* _AIM OF THE EXERCISE_
Extract, without alteration, each line from the start of the listing to the line bearing "fleck, zone), outside)".
::::::::::
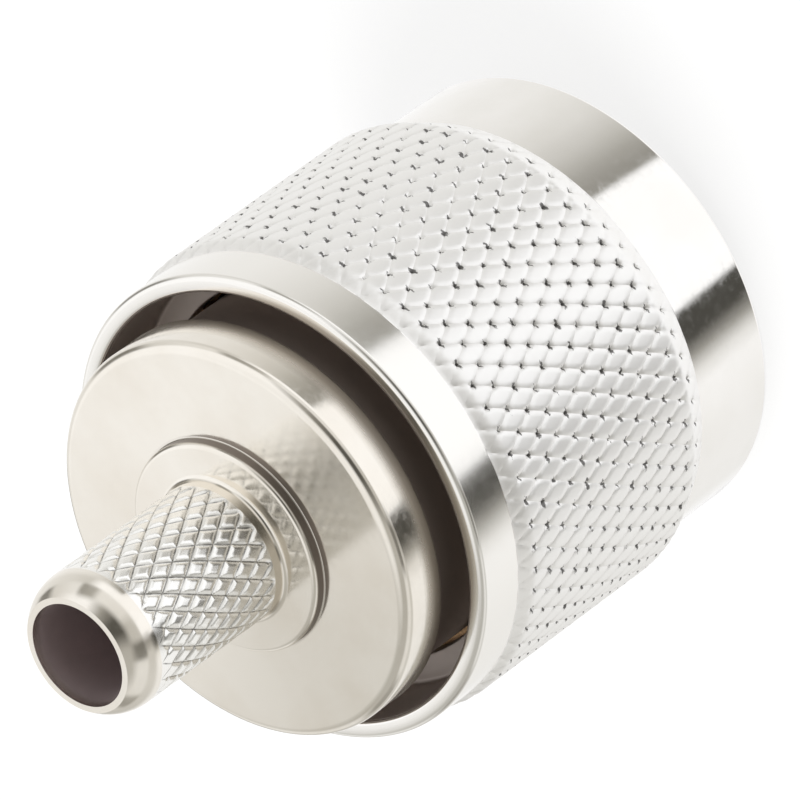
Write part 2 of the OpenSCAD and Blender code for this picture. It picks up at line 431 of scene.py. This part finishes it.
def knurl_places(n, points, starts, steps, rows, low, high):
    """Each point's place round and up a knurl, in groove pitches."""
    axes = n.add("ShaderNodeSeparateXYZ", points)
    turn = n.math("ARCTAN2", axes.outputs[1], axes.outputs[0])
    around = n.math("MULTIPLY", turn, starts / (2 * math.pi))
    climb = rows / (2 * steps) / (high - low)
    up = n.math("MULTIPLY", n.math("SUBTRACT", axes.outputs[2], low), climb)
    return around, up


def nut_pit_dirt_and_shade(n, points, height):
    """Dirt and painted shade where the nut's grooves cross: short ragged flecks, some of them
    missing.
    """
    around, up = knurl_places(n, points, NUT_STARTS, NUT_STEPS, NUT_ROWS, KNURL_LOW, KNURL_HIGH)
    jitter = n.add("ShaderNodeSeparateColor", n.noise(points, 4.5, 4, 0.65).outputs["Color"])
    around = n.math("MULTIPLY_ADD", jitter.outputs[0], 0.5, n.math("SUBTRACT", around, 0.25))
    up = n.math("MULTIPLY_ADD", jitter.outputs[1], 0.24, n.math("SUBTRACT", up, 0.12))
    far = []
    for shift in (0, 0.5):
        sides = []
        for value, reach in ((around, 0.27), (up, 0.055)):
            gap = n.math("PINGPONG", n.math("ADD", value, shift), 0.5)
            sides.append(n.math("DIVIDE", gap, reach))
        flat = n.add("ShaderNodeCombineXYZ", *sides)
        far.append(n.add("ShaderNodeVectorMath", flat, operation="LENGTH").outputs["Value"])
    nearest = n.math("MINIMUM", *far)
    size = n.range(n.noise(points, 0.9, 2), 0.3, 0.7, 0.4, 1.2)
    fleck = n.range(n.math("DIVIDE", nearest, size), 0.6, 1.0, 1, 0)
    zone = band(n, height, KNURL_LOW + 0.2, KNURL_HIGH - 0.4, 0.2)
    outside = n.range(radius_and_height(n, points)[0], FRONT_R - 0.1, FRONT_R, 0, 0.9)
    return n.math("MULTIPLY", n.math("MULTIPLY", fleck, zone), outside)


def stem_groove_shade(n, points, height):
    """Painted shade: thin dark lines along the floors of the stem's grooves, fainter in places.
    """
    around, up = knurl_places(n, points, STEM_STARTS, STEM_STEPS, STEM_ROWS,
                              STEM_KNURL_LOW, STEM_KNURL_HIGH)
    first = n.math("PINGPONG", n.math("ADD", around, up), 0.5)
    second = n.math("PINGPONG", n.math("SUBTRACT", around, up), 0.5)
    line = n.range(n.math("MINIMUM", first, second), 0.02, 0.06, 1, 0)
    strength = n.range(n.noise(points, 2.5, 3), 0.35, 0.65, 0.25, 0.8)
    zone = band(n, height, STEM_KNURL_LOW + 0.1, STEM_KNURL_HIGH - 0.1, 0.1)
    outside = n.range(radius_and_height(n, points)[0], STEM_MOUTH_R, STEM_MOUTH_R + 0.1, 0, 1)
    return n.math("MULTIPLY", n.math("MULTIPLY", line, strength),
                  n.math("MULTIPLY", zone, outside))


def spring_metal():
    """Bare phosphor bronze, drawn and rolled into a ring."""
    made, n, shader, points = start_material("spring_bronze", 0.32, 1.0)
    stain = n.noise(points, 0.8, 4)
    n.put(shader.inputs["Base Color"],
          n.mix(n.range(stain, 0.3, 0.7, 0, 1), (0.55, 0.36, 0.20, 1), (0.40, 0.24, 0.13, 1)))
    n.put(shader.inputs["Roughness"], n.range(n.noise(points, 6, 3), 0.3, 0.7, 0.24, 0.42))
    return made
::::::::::
* _EXERCISE SOLUTION_
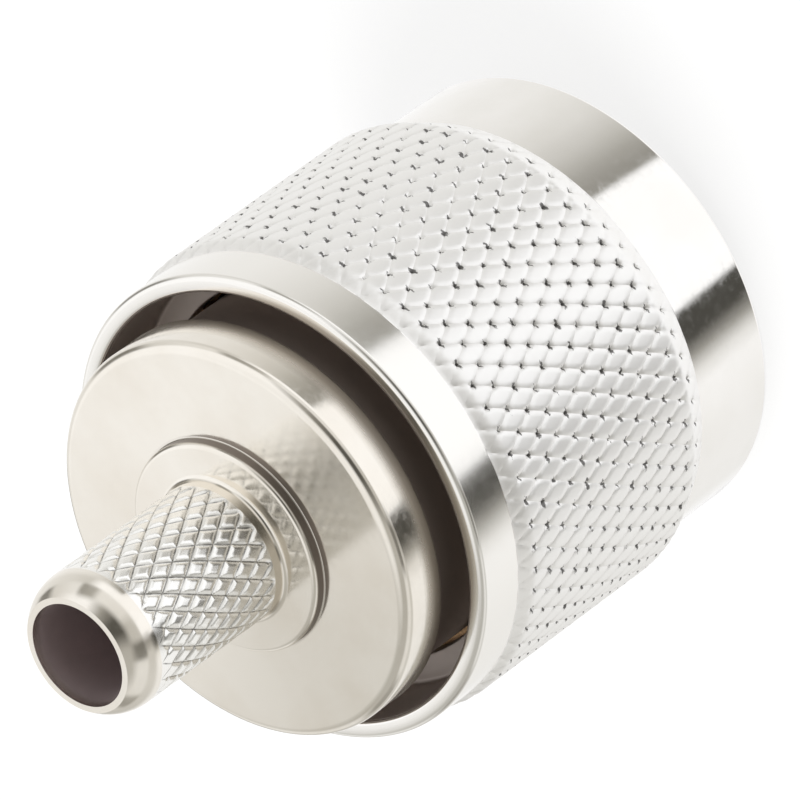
Write part 2 of the OpenSCAD and Blender code for this picture. It picks up at line 431 of scene.py. This part finishes it.
def knurl_places(n, points, starts, steps, rows, low, high):
    """Each point's place round and up a knurl, in groove pitches."""
    axes = n.add("ShaderNodeSeparateXYZ", points)
    turn = n.math("ARCTAN2", axes.outputs[1], axes.outputs[0])
    around = n.math("MULTIPLY", turn, starts / (2 * math.pi))
    climb = rows / (2 * steps) / (high - low)
    up = n.math("MULTIPLY", n.math("SUBTRACT", axes.outputs[2], low), climb)
    return around, up


def nut_pit_dirt_and_shade(n, points, height):
    """Dirt and painted shade where the nut's grooves cross: short ragged flecks, some of them
    missing.
    """
    around, up = knurl_places(n, points, NUT_STARTS, NUT_STEPS, NUT_ROWS, KNURL_LOW, KNURL_HIGH)
    jitter = n.add("ShaderNodeSeparateColor", n.noise(points, 4.5, 4, 0.65).outputs["Color"])
    around = n.math("MULTIPLY_ADD", jitter.outputs[0], 0.5, n.math("SUBTRACT", around, 0.25))
    up = n.math("MULTIPLY_ADD", jitter.outputs[1], 0.24, n.math("SUBTRACT", up, 0.12))
    far = []
    for shift in (0, 0.5):
        sides = []
        for value, reach in ((around, 0.27), (up, 0.055)):
            gap = n.math("PINGPONG", n.math("ADD", value, shift), 0.5)
            sides.append(n.math("DIVIDE", gap, reach))
        flat = n.add("ShaderNodeCombineXYZ", *sides)
        far.append(n.add("ShaderNodeVectorMath", flat, operation="LENGTH").outputs["Value"])
    nearest = n.math("MINIMUM", *far)
    size = n.range(n.noise(points, 0.9, 2), 0.3, 0.7, 0.4, 1.2)
    fleck = n.range(n.math("DIVIDE", nearest, size), 0.6, 1.0, 1, 0)
    zone = band(n, height, KNURL_LOW + 0.2, KNURL_HIGH - 0.4, 0.2)
    outside = n.range(radius_and_height(n, points)[0], FRONT_R - 0.1, FRONT_R, 0, 0.9)
    return n.math("MULTIPLY", n.math("MULTIPLY", fleck, zone), outside)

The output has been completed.